Short task: Line by line, reproduce exactly the beginning of the listing below, ending with the line that contains "wire_end = tip_x - 13;" and adding nothing.

[BEGIN Supplied data]

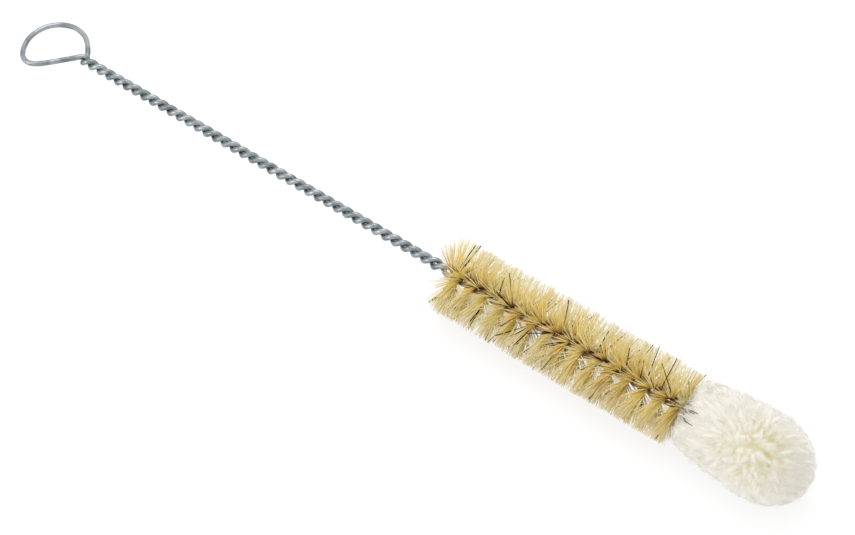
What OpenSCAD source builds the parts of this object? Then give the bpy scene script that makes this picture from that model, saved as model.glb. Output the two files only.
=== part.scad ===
// Bottle brush: one wire bent into a ring and twisted on itself, a spiral of
// bristles gripped in the twist, and a tuft of wool yarn on the tip.
// The brush lies on its bristles and its tuft, ring towards -X, tip towards +X.

/* [Wire] */
// Diameter of the wire
wire_d = 1.8; // [1.4:0.1:1.9]
// Length of the bare twisted handle
handle_l = 153; // [60:1:220]
// Length of one full turn of the twist in the bare handle
handle_pitch = 8.2; // [7.8:0.1:12]
// Angle of the first strand where the ring ends and the twist begins
twist_start = 38; // [30:1:46]

/* [Bristles] */
// Length of the bristle spiral
bristle_l = 96; // [50:1:140]
// Diameter over the bristles
bristle_d = 24.8; // [18:0.2:36]
// Length of one full turn of the twist among the bristles
bristle_pitch = 12.3; // [11:0.1:16]
// Half angle that a fan of bristles spreads to at its rim
fan_spread = 68; // [50:1:76]
// How unevenly the ends of the bristles are trimmed
trim = 0.3; // [0:0.05:0.6]

/* [Wool tuft] */
// Length of the tuft
wool_l = 46; // [34:1:70]
// Diameter of the tuft at its widest
wool_d = 28.4; // [22:0.2:40]
// Distance from the widest place to the tip
wool_nose = 18; // [14:0.5:26]
// Height of the locks of yarn
lock_h = 0.6; // [0:0.1:1]

/* [Rest] */
// How far the soft parts are pressed flat where the brush lies on them
press = 1; // [0.5:0.1:1.6]

/* [Hidden] */

wire_r = wire_d / 2;
bristle_r = bristle_d / 2;
wool_r = wool_d / 2;
// Radius of the strands' helix: touching in the handle, held apart by the bristles
bare_helix_r = wire_r + 0.08;
gripped_helix_r = wire_r + 0.36;
// Length over which the strands spread to take in the bristles
spread_l = 4;

bristle_x = handle_l;
bristle_end = bristle_x + bristle_l;
wool_x = bristle_end + 0.4;
tip_x = wool_x + wool_l;
widest_x = tip_x - wool_nose;
wire_end = tip_x - 13;

// Sides of the wire, its rings in a turn and between two points of the ring's route
wire_sides = 8;
turn_steps = 8;
route_steps = 2;
// Sections of the bristle spiral in a turn
fan_steps = 12;
// Columns of points round the tuft, its locks, and its rows on nose and body
wool_columns = 72;
wool_locks = 12;
nose_rows = 11;
body_rows = 15;

// Route of the ring from the first strand to the second, seen along the brush
route = [
    [-4.1, -0.75, -0.65], [-4.9, 0.4, -1.05], [-5.2, 2.3, -0.85], [-8, 5.6, -0.1],
    [-12.2, 8.7, 0], [-16, 10, 0], [-20, 10, 0], [-24, 8, 0],
    [-26.6, 4.5, 0], [-27.4, 0, 0], [-26.6, -4.6, 0], [-24.1, -9.2, 0],
    [-21, -12.2, 0], [-18.1, -12.9, 0], [-15.2, -11.6, 0], [-12.4, -8.5, 0.1],
    [-9.6, -5.1, 0.35], [-7.2, -2.5, 0.75], [-5.3, -0.3, 1], [-4.2, 0.75, 0.7]
];
ring_centre = [-16, -1.5, 0];
ring_back = 27.4 + wire_r;
// Where the strands leave the twist for the ring, and how soon they face outwards
neck_x = -4.5;
neck_l = 4;

// Tilt of the brush as it lies: the tuft is thicker than the bristles
tilt = asin((wool_r - bristle_r) / (widest_x - bristle_x - spread_l));
axis_z = (bristle_r * cos(tilt) - press) - (bristle_x + spread_l) * sin(tilt);
middle_x = (tip_x - ring_back) / 2 * cos(tilt);

function clamp(v, low, high) = min(max(v, low), high);
function unit(v) = v / norm(v);
function smooth(t) = t * t * (3 - 2 * t);

// From the brush's own axis to where the brush lies
function laid(p) = [
    p.x * cos(tilt) - p.z * sin(tilt) - middle_x,
    p.y,
    axis_z + p.x * sin(tilt) + p.z * cos(tilt)
];

// Furthest a soft part reaches from the axis before it meets the surface below
function room(x, angle) =
    sin(angle) < -0.1 ? (axis_z + x * sin(tilt)) / (-sin(angle) * cos(tilt)) : 1000;

/* ---- The twisted wire ---- */

handle_turns = handle_l / handle_pitch;

// Turns of the twist up to x, and the x at which a number of turns is reached
function turns_at(x) =
    x < handle_l ? x / handle_pitch : handle_turns + (x - handle_l) / bristle_pitch;
function x_at(turns) =
    turns < handle_turns ? turns * handle_pitch : handle_l + (turns - handle_turns) * bristle_pitch;
// The twist is left-handed
function strand_angle(x) = twist_start - 360 * turns_at(x);
function helix_r(x) =
    bare_helix_r
    + (gripped_helix_r - bare_helix_r) * smooth(clamp((x - handle_l) / spread_l + 1, 0, 1));

function strand_point(x, offset) =
    let (a = strand_angle(x) + offset) [x, helix_r(x) * cos(a), helix_r(x) * sin(a)];

// A smooth curve through p1 and p2, on its way from p0 to p3
function curve(p0, p1, p2, p3, t) =
    let (
        a = sqrt(norm(p1 - p0)), b = sqrt(norm(p2 - p1)), c = sqrt(norm(p3 - p2)),
        m1 = (p2 - p1) + b * ((p1 - p0) / a - (p2 - p0) / (a + b)),
        m2 = (p2 - p1) + b * ((p3 - p2) / c - (p3 - p1) / (b + c))
    )
    (2 * t ^ 3 - 3 * t ^ 2 + 1) * p1 + (t ^ 3 - 2 * t ^ 2 + t) * m1
    + (3 * t ^ 2 - 2 * t ^ 3) * p2 + (t ^ 3 - t ^ 2) * m2;

// Steps of the twist, from just inside the ring's neck to the end of the wire
first_step = -3;
last_step = floor(turns_at(wire_end) * turn_steps);
steps = [for (k = [first_step:last_step]) x_at(k / turn_steps)];

ring_knots = concat(
    [strand_point(steps[1], 0), strand_point(steps[0], 0)],
    route,
    [strand_point(steps[0], 180), strand_point(steps[1], 180)]
);

// The whole wire: first strand back to the ring, round it, and out again
wire_path = concat(
    [for (k = [len(steps) - 1:-1:1]) strand_point(steps[k], 0)],
    [for (i = [1:len(ring_knots) - 3]) for (s = [0:route_steps - 1])
        curve(ring_knots[i - 1], ring_knots[i], ring_knots[i + 1], ring_knots[i + 2], s / route_steps)],
    [for (k = [0:len(steps) - 1]) strand_point(steps[k], 180)]
);

// The side of the wire that faces away from the twist's axis, or out of the ring
function outer_side(p) =
    let (w = clamp((neck_x - p.x) / neck_l, 0, 1))
    (1 - w) * [0, p.y, p.z] + w * unit([p.x - ring_centre.x, p.y - ring_centre.y, 0]);

// The twist turns the wire by about one side a step, and the count of sides follows it
function sides_turned(i) = min(i, len(steps) - 1) + max(0, i - len(wire_path) + len(steps));

// One ring of points round the wire, with a flat towards the axis
function wire_ring(path, i) =
    let (
        t = unit(path[min(i + 1, len(path) - 1)] - path[max(i - 1, 0)]),
        s = outer_side(path[i]),
        out = unit(s - (s * t) * t),
        across = cross(t, out)
    )
    [for (j = [0:wire_sides - 1])
        let (a = (j + sides_turned(i) + 0.5) * 360 / wire_sides)
        laid(path[i] + wire_r * (cos(a) * out + sin(a) * across))];

// Two triangles for each side between one ring of points and the next
function band(n, rings) = [
    for (i = [0:rings - 2]) for (j = [0:n - 1])
        let (a = i * n + j, b = i * n + (j + 1) % n)
        each [[a, a + n, b], [b, a + n, b + n]]
];

module wire_handle() {
    n = wire_sides;
    rings = len(wire_path);
    points = [for (i = [0:rings - 1]) each wire_ring(wire_path, i)];
    start = [for (j = [0:n - 1]) j];
    end = [for (j = [n - 1:-1:0]) (rings - 1) * n + j];
    color("silver")
        polyhedron(points = points, faces = concat([start], band(n, rings), [end]));
}

/* ---- The bristle spiral ---- */

// Half of a fan in section, as [radius, half angle], from the grip out to the rim
fan_side = [[1.35, 10], [3.4, 32], [7.6, 0.78 * fan_spread], [bristle_r, fan_spread]];
rim_points = 5;
fan_points = 2 * (len(fan_side) - 1) + rim_points;

// The outline of one fan, round from its lower root to its upper root
fan_outline = concat(
    [for (i = [0:len(fan_side) - 2]) [fan_side[i][0], -fan_side[i][1]]],
    [for (j = [0:rim_points - 1]) [bristle_r, fan_spread * (2 * j / (rim_points - 1) - 1)]],
    [for (i = [len(fan_side) - 2:-1:0]) fan_side[i]]
);

fan_sections = ceil(bristle_l / bristle_pitch * fan_steps) + 1;
fan_jitter = rands(-trim, trim, fan_sections * 2 * fan_points, 5);

// The first fans are short and lean out from the grip
function fan_fullness(x) = 0.4 + 0.6 * sin(90 * clamp((x - bristle_x) / spread_l, 0, 1));

function fan_section(i) =
    let (x = bristle_x + bristle_l * i / (fan_sections - 1))
    [for (side = [0, 1]) for (j = [0:fan_points - 1])
        let (
            p = fan_outline[j],
            a = strand_angle(x) + 90 + 180 * side + p[1],
            rim = p[0] == bristle_r ? fan_jitter[(i * 2 + side) * fan_points + j] : 0,
            grip = fan_side[0][0],
            reach = (p[0] - grip) * fan_fullness(x) + rim,
            most = (room(x, a) - grip) / (bristle_r - grip),
            r = grip + min(reach, (p[0] - grip) * min(most, 1.05))
        )
        laid([x, r * cos(a), r * sin(a)])];

// Flat faces that close the spiral's section, one strip of a fan at a time
function fan_cap(first, flip) =
    let (
        n = fan_points,
        k = len(fan_side) - 1,
        strips = [for (side = [0, n]) each concat(
            [for (i = [0:k - 1]) [i, i + 1, n - 2 - i, n - 1 - i] + [side, side, side, side]],
            [[for (j = [k:n - 1 - k]) j + side]]
        )],
        web = [[n - 1, n, 2 * n - 1, 0]]
    )
    [for (f = concat(strips, web)) let (g = [for (v = f) v + first])
        flip ? [for (v = [len(g) - 1:-1:0]) g[v]] : g];

module bristle_spiral() {
    n = 2 * fan_points;
    points = [for (i = [0:fan_sections - 1]) each fan_section(i)];
    faces = concat(
        fan_cap(0, false), band(n, fan_sections), fan_cap((fan_sections - 1) * n, true));
    color("tan")
        polyhedron(points = points, faces = faces);
}

/* ---- The wool tuft ---- */

// The tuft's outline is rounder than an ellipse at the nose and fills out from a blunt start
nose_power = 2.3;
start_r = 0.78 * wool_r;
start_round = 3;
bore_r = gripped_helix_r + wire_r + 0.1;
bore_end = wire_end + 1;

function nose_row(i) =
    let (c = cos(90 * i / nose_rows))
    [widest_x + wool_nose * c, wool_r * (1 - c ^ nose_power) ^ (1 / nose_power)];

function body_row(i) =
    let (
        x = widest_x + (wool_x - widest_x) * i / body_rows,
        r = wool_r - (wool_r - start_r) * (i / body_rows) ^ 1.6,
        lip = clamp((x - wool_x) / start_round, 0, 1)
    )
    [x, r - start_round * (1 - sqrt(1 - (1 - lip) ^ 2))];

wool_outline = concat(
    [for (i = [1:nose_rows]) nose_row(i)],
    [for (i = [1:body_rows]) body_row(i)]
);
outer_rows = len(wool_outline);
wool_rows = outer_rows + 2;
wool_jitter = rands(-0.25, 0.25, outer_rows * wool_columns, 11);

function wool_point(i, j) =
    let (
        a = -360 * j / wool_columns,
        p = wool_outline[i],
        lock = lock_h * cos(wool_locks * a) * cos(90 * i),
        r = p[1] + (lock + wool_jitter[i * wool_columns + j]) * p[1] / wool_r,
        held = min(r, room(p[0], a))
    )
    laid([p[0], held * cos(a), held * sin(a)]);

function bore_point(x, j) =
    let (a = -360 * j / wool_columns) laid([x, bore_r * cos(a), bore_r * sin(a)]);

module wool_tuft() {
    n = wool_columns;
    nose = wool_rows * n;
    last = (wool_rows - 1) * n;
    points = concat(
        [for (i = [0:outer_rows - 1]) for (j = [0:n - 1]) wool_point(i, j)],
        [for (x = [wool_x, bore_end]) for (j = [0:n - 1]) bore_point(x, j)],
        [laid([tip_x, 0, 0]), laid([bore_end, 0, 0])]
    );
    faces = concat(
        [for (j = [0:n - 1]) [nose, j, (j + 1) % n]],
        band(n, wool_rows),
        [for (j = [0:n - 1]) [last + (j + 1) % n, last + j, nose + 1]]
    );
    color("ivory")
        polyhedron(points = points, faces = faces);
}

wire_handle();
bristle_spiral();
wool_tuft();
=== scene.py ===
"""A bottle brush: twisted galvanised wire, a spiral of trimmed bristles and a tuft of wool."""

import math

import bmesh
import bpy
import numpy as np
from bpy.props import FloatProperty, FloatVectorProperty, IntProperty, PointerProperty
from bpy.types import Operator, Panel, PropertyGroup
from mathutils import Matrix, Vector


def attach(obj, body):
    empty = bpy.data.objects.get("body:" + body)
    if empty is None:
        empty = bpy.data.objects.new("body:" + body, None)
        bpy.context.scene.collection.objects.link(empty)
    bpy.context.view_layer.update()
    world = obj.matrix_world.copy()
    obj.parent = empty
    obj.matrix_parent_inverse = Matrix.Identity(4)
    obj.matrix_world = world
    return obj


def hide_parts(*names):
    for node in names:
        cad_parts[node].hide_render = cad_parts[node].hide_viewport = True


bl_info = {
    "name": "Bottle Brush",
    "version": (1, 0, 0),
    "blender": (4, 5, 0),
    "location": "View3D > Sidebar > Brush",
    "description": "Builds a brush's wire, bristles and wool, and its floor, light and camera",
    "category": "Add Mesh",
}

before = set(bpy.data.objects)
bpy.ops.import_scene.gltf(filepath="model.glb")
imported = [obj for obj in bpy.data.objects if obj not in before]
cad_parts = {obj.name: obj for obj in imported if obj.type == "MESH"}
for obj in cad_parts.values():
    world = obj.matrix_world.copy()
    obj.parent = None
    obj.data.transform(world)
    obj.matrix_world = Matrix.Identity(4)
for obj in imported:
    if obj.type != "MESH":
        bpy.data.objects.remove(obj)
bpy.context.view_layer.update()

MM = 0.001
BODY = "root"
# Every strand's map: across is its own tint, up is the way from root to tip
STRAND_MAP = "OFBake"

# Gaps between wire and twist axis: bare, and where the wire grips bristles
BARE_GAP = 0.08 * MM
GRIPPED_GAP = 0.36 * MM
# The longest bristles end this far past the bristle diameter, and most end close to it
LONGEST_PAST = 0.5 * MM
# No bristle is cut shorter than the longest by more than this
MOST_CUT = 3 * MM
# Length over which the strands spread to take in the bristles
SPREAD = 4 * MM
# The wire ends this far short of the tuft's tip, and the tuft starts this far past the bristles
WIRE_SHORT = 13 * MM
WOOL_GAP = 0.4 * MM
# Ring's outer edge, back from where the twist begins
RING_BACK = 28.3 * MM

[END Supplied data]

Answer:
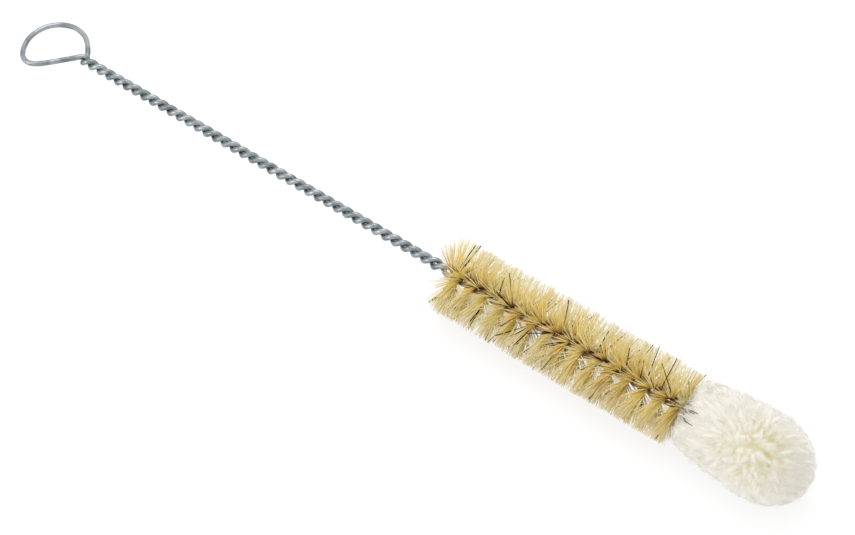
What OpenSCAD source builds the parts of this object? Then give the bpy scene script that makes this picture from that model, saved as model.glb. Output the two files only.
=== part.scad ===
// Bottle brush: one wire bent into a ring and twisted on itself, a spiral of
// bristles gripped in the twist, and a tuft of wool yarn on the tip.
// The brush lies on its bristles and its tuft, ring towards -X, tip towards +X.

/* [Wire] */
// Diameter of the wire
wire_d = 1.8; // [1.4:0.1:1.9]
// Length of the bare twisted handle
handle_l = 153; // [60:1:220]
// Length of one full turn of the twist in the bare handle
handle_pitch = 8.2; // [7.8:0.1:12]
// Angle of the first strand where the ring ends and the twist begins
twist_start = 38; // [30:1:46]

/* [Bristles] */
// Length of the bristle spiral
bristle_l = 96; // [50:1:140]
// Diameter over the bristles
bristle_d = 24.8; // [18:0.2:36]
// Length of one full turn of the twist among the bristles
bristle_pitch = 12.3; // [11:0.1:16]
// Half angle that a fan of bristles spreads to at its rim
fan_spread = 68; // [50:1:76]
// How unevenly the ends of the bristles are trimmed
trim = 0.3; // [0:0.05:0.6]

/* [Wool tuft] */
// Length of the tuft
wool_l = 46; // [34:1:70]
// Diameter of the tuft at its widest
wool_d = 28.4; // [22:0.2:40]
// Distance from the widest place to the tip
wool_nose = 18; // [14:0.5:26]
// Height of the locks of yarn
lock_h = 0.6; // [0:0.1:1]

/* [Rest] */
// How far the soft parts are pressed flat where the brush lies on them
press = 1; // [0.5:0.1:1.6]

/* [Hidden] */

wire_r = wire_d / 2;
bristle_r = bristle_d / 2;
wool_r = wool_d / 2;
// Radius of the strands' helix: touching in the handle, held apart by the bristles
bare_helix_r = wire_r + 0.08;
gripped_helix_r = wire_r + 0.36;
// Length over which the strands spread to take in the bristles
spread_l = 4;

bristle_x = handle_l;
bristle_end = bristle_x + bristle_l;
wool_x = bristle_end + 0.4;
tip_x = wool_x + wool_l;
widest_x = tip_x - wool_nose;
wire_end = tip_x - 13;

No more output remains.